After director Christopher Landon tediously sets up the first repeating day and does a couple of run-throughs to prove the day is indeed repeating and our heroine will die no matter what, he has a bit of fun. Nice Guy suggests that Tree probably needs to uncover the murderer to stop the loop, leading to an admittedly amusing montage of false leads and slapstick deaths. This is the brief flash of light when the movie becomes self-conscious and goofy enough to sustain its ridiculous knockoff premise. Does it last? Obviously not.

Landon wants this movie to be frightening and dramatic enough to contain an Oscar clip monologue for the lead, but the flimsy reality of the movie doesn’t sustain any meaningful drama or emotional connection, especially after the ‘Looney Tunes’ kill montage he plays for laughs. Look, I love when comedy and horror are intertwined, but that requires careful tonal balancing. It either has to be a straight horror with comedy weaved in or a funhouse romp. You can’t do it all. Or if you attempt it, you likely don’t know what type of movie you’re making.

The most frustrating aspect of the movie comes down to spoiler territory. Consider this your warning. It must be discussed to explain what’s wrong with this garbage. The big problem here is that we’re dealing with a clearly heightened and supernatural horror phenomenon, but the resolution to the whole mess comes down to identifying a single human killer with an irritatingly obvious motive. This is just insulting. If you don’t want to explain the reason behind the time loop phenomenon and leave it open-ended, fine. That worked for ‘Groundhog Day’. But at least it made sense why the loop finally ended. Here, it’s just because the movie is over. The killer gets caught, so the time loop is complete. Worse, it’s clear several times throughout that the killer had some sort of super slasher power that allowed deaths to occur. Again, as a dumb slasher movie lover, I’m prepared to accept that – but not in a movie where a human killer with no magic powers or motivations somehow causes a time loop and gains super-duper killer powers in the process. Pick a lane. ‘Edge of Tomorrow’ chalked it up to aliens. It was dumb and didn’t have much reason, but at least it was an explanation. The final chunk of ‘Happy Death Day’ just feels like a big fuck-you to the audience, assuming that they’ll take the crap they’re served. Give us a break.
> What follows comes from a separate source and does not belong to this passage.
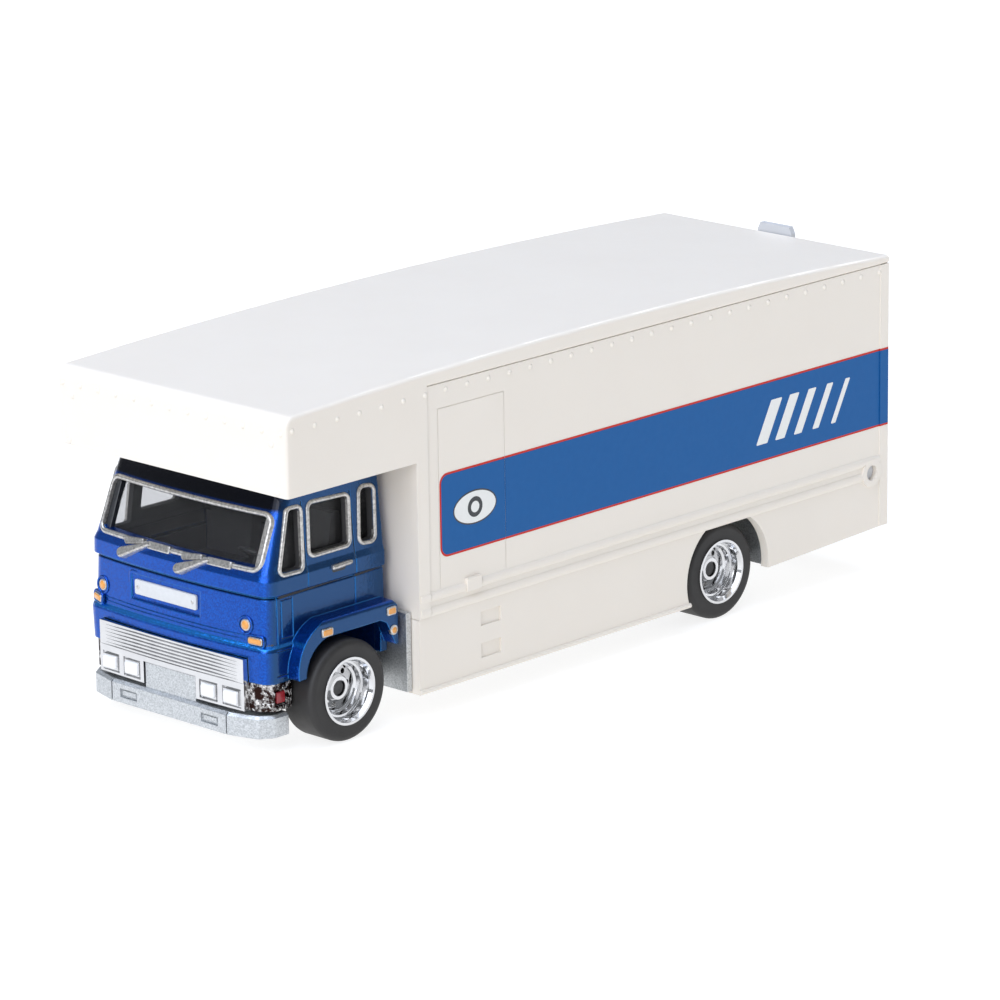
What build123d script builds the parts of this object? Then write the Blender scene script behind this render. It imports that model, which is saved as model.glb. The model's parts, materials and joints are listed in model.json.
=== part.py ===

Beyond that, the film is defined by gross college characters and clichés, flashy camerawork without discernable style, dull jump scares, and limited gore to ensure maximum PG-13 commercial appeal. It feels like an average slasher with a twist edited and focus-grouped to death in a desperate attempt to force a franchise out of a dime-store Halloween mask and a premise that’s now been ripped off from ‘Groundhog Day’ three times in as many years. There’s a point where the movie logically ends, then spins off into the desperate nonsense I just spent a paragraph working through my anger towards. I have a feeling that focus groups didn’t like the obvious ‘Groundhog Day’ ending, so an extra twist was tacked on. It’s delivered in smug knowing humor that even name-checks that Bill Murray classic as a Get Out of Jail Free card. We shouldn’t stand for that.

‘Happy Death Day’ is as lazy and generic as slasher movies get, just with self-conscious jokes and a secondhand fantasy premise pretending it’s better than simple sleaze. It’s not, and by pretending they’ve done something clever, the filmmakers have actually made something worse than simple slasher sleaze. They’ve made smug slasher sleaze, something we all got over in the ’90s and don’t need back now. With a little luck, the movie will disappear. But since it’s getting a Halloween release with a massive marketing campaign, that probably won’t happen. Like ‘Ouija’ before it, a garbage can of a movie will make money purely because of a marketable premise. Halloween horror crowds deserve better. There’s always a chance that the folks at Blumhouse will right this ship like ‘Ouija’ and bring in someone talented to make a sequel worthy of the idea. However, given how aggressively the company has shoved this nonsense down our throats as a new genre classic before release, that’s unlikely.

The worst part of ‘Happy Death Day’ is that you can feel everyone involved patting themselves on the back for daring to make a slasher movie this clever. In 1997 with ‘Scream’ and ‘Groundhog Day’ fresh in audiences’ minds, that might have been the case. Now it’s just a bunch of people playing copycat and congratulating themselves for it. They don’t deserve to be rewarded. Go see ‘It’ again this Halloween season or stay home and watch absolutely anything else.